MOGADISHU, Somalia -- The captain of the U.S.-flagged cargo ship jumped from a lifeboat in an escape attempt Friday but was recaptured by his pirate captors, a U.S. official said.
Pirates followed Capt. Richard Phillips of the cargo ship Maersk Alabama into the water and took him back into the boat in the waters off Somalia, CNN reported.
Phillips was believed to be trying to swim to the USS Bainbridge, a nearby U.S. Navy destroyer in communication with the gunmen holding Phillips hostage, the official said.
The standoff moved into its third day as U.S. naval personnel assisted by the FBI tried to negotiate Phillips' release from his Somali kidnappers.
U.S. Army Gen. David H. Petraeus, U.S. Central Command commander, said two more ships would be sent to the region, the BBC reported. Petraeus said the added presence would "ensure that we have all the capability that might be needed over the course of the coming days."

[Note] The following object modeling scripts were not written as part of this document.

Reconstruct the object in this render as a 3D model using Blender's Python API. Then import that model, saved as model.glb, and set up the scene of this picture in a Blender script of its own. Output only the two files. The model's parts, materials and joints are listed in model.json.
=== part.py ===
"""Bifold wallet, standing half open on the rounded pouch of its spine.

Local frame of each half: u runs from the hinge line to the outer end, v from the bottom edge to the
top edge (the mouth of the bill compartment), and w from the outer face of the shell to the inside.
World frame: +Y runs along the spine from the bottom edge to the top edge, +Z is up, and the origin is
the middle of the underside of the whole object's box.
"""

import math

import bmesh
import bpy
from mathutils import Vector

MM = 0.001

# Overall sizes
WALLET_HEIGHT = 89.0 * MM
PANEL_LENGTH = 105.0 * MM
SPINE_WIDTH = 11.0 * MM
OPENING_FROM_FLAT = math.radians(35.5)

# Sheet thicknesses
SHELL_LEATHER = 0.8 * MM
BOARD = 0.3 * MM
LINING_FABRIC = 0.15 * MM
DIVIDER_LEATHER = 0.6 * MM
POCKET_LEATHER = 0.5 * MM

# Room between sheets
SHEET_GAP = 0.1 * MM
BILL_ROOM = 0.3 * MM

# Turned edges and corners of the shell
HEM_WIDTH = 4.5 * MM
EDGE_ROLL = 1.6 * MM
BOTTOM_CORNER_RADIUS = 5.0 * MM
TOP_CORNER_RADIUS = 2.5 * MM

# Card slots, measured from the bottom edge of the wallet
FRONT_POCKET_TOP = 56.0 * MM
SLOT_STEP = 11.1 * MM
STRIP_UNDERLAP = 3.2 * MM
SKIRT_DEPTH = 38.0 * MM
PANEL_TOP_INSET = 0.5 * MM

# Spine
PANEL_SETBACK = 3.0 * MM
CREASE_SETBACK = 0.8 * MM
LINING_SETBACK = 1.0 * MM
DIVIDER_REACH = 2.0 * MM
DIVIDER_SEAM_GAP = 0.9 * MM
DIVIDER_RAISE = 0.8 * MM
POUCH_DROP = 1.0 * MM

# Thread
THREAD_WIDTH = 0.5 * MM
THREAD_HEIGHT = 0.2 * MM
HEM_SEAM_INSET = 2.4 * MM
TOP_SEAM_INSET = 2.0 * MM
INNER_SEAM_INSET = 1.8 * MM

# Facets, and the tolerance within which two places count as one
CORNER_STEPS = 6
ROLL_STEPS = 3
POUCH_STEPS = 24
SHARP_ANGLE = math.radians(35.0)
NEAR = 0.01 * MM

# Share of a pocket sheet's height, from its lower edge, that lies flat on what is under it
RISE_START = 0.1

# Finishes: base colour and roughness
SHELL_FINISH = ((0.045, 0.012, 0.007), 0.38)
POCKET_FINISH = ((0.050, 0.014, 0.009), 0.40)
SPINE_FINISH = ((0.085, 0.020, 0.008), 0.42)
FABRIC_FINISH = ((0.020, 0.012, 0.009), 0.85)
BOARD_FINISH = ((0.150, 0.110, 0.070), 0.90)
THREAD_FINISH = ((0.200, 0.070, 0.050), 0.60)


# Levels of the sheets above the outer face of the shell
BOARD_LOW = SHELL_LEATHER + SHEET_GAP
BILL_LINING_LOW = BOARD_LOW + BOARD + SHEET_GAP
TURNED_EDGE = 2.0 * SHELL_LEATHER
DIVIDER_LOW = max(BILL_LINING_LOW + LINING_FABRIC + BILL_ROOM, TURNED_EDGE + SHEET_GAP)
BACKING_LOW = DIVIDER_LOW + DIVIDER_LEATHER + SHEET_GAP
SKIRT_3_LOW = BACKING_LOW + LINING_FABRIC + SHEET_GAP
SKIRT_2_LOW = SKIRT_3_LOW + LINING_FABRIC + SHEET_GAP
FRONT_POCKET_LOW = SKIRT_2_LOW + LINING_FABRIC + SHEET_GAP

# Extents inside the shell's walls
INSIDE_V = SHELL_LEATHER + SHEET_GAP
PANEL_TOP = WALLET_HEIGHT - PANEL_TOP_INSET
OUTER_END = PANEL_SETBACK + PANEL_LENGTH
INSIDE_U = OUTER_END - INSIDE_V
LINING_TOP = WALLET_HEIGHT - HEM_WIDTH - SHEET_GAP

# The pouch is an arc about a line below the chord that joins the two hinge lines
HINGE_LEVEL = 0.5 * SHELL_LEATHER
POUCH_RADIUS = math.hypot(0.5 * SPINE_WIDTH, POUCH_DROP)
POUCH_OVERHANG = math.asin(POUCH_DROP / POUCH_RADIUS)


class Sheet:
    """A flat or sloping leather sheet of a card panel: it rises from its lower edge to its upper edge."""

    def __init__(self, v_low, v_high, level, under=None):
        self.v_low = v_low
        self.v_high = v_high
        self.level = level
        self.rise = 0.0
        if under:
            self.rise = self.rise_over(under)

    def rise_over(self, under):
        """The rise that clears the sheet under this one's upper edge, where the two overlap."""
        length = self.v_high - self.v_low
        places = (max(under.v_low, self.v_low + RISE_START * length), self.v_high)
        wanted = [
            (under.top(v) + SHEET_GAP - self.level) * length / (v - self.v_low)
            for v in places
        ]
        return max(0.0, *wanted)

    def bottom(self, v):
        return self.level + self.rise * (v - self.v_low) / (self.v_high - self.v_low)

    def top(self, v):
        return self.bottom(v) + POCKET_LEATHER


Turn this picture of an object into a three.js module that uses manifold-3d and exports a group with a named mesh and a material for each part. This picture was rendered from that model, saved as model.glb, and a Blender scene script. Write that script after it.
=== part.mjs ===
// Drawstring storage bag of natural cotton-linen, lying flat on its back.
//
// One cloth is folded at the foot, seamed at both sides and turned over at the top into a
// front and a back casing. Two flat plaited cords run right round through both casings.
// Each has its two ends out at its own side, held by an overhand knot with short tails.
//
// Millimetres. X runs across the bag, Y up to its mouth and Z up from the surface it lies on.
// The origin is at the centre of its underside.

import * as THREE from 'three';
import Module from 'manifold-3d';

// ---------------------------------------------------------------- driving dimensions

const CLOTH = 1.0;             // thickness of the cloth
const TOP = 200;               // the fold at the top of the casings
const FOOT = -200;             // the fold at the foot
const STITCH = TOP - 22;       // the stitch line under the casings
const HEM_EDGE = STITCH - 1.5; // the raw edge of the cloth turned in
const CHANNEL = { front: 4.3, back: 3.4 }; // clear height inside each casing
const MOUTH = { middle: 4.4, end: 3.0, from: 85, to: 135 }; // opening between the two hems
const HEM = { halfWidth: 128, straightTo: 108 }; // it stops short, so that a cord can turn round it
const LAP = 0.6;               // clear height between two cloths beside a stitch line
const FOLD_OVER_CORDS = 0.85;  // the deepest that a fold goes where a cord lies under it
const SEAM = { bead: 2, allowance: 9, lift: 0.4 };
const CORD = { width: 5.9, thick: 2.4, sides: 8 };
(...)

Pirates hijacked the Maersk Alabama Wednesday as it was carrying humanitarian aid for African countries. The ship resumed its journey Thursday toward Mombasa, Kenya, with a security detail protecting the remaining 19 crew members who retook the ship hours after it was seized. The crew attempted a swap of a pirate for Phillips but the pirates reneged on the exchange, keeping Phillips in the lifeboat.
Analysts told the BBC negotiations could be lengthy as the pirates likely would want a large ransom for the captain as well a compensation for a boat that was damaged during the attack on the Alabama.